The Spanish sauvignon blancs available in Palma have two things in common: they are reasonably priced and are good value for money. Most of those I prefer are priced at €5-€8 and some are even more economical than that.

These sauvignon blancs are well made and tinglingly fresh, with fruity aromas and flavours. The best way to buy them is to ask the advice of the wine shop attendant or simply pick one up at random. Either way you won’t lose. Here are the names of a few sauvignon blancs I have liked.

The first Spanish sauvignon blanc I tasted was Mantel Blanco. I loved its aromas and sharp clean taste. Many years ago the second one I came across was a Marqués de Riscal — and it continues to be one of my favourites. Its crisp fresh taste is impeccable.

The Rueda sauvignon blanc I drink most frequently is Martivillí. It has a perfect brilliant colour and it continues to improve in the bottle. One of the reasons I drink it on a regular basis is that even in expensive restaurants it is reasonably priced. It is the white I invariably order — even when I’m not paying.

Sanz Sauvignon is another Rueda to look out for. It has an excellent pale yellow colour with green highlights. It is one of the most aromatic of the Rueda sauvignon blancs and its lovely touch of acidity makes it delightful on the palate.

Spain’s first sauvignon blancs were made in Rueda but the grapes then travelled to Catalonia, Granada and Bierzo.

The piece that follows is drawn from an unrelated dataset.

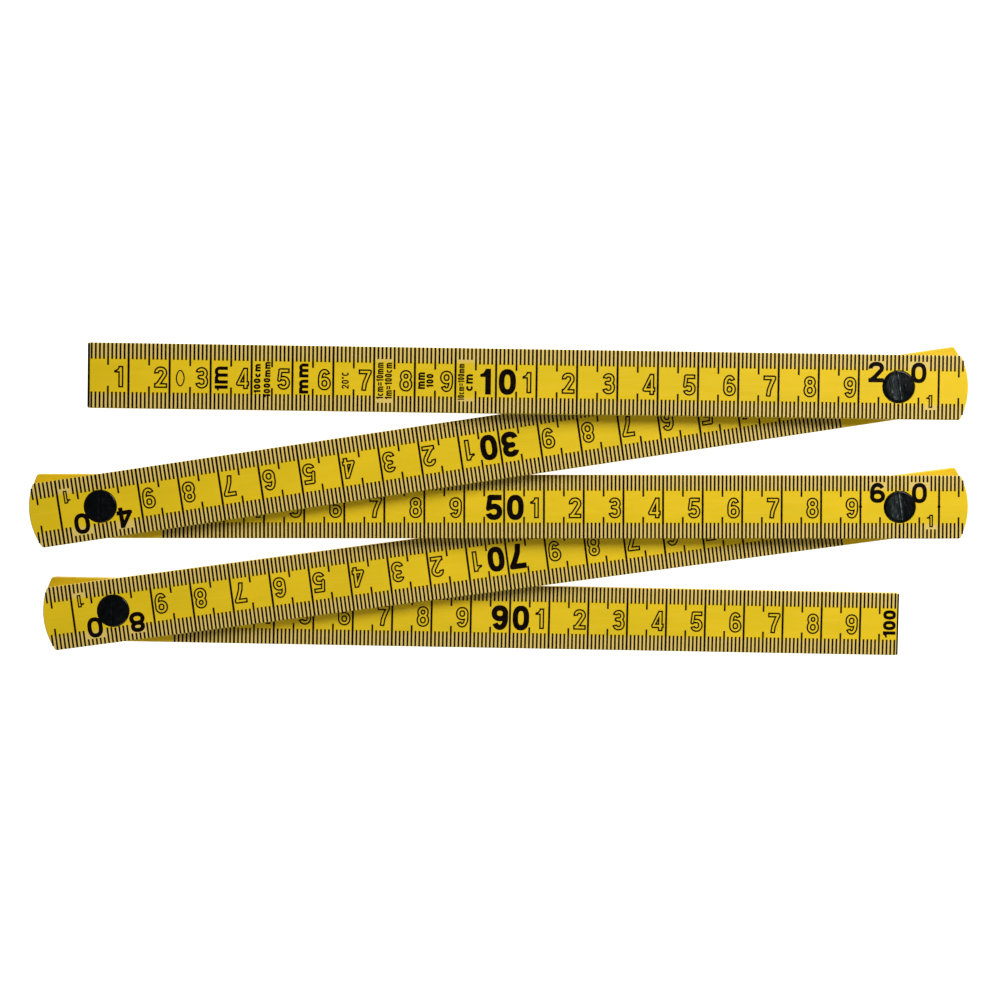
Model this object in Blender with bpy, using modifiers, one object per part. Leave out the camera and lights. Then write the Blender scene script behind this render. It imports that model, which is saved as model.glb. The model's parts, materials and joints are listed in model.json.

The Catalonian sauvignon blanc you must try is Fransola from the Miguel Torres bodega in Penedès.

It is usually made from 90 per cent sauvignon blanc grapes and 10 per cent parrellada and is partly fermented in oak casks, which gives it extra complexity in aromas and flavours. Its aromas are exuberant with strong fruity touches, especially melon and passion fruit.

If you want to spend a bit more, at some of the better outlets (La Vinoteca and the Club del Gourmet of El Corte Inglés) you will find sauvignon blancs from France, Australia and New Zealand. They are a good deal dearer than the Spanish varieties.

If it’s Down Under sauvignon blancs you want to try then you must go for those from New Zealand. Most experts are are agreed that New Zealand’s are well ahead of those made in Australia — or anywhere else, for that matter.

Australian research scientists have found that the herbaceous content of sauvignon blancs depends on the amount or alkyl methoxypyrazines in the grapes. New Zealand sauvignon blanc grapes contain more of these compounds than those from Australia.

The finest New Zealand sauvignon blancs are made in the Marlborough region in the northern part of South Island. Producers to look out for are Cloudy Bay and Hunters, both of whom make distinctive wines bursting with character that have won critical and popular acclaim all over the world.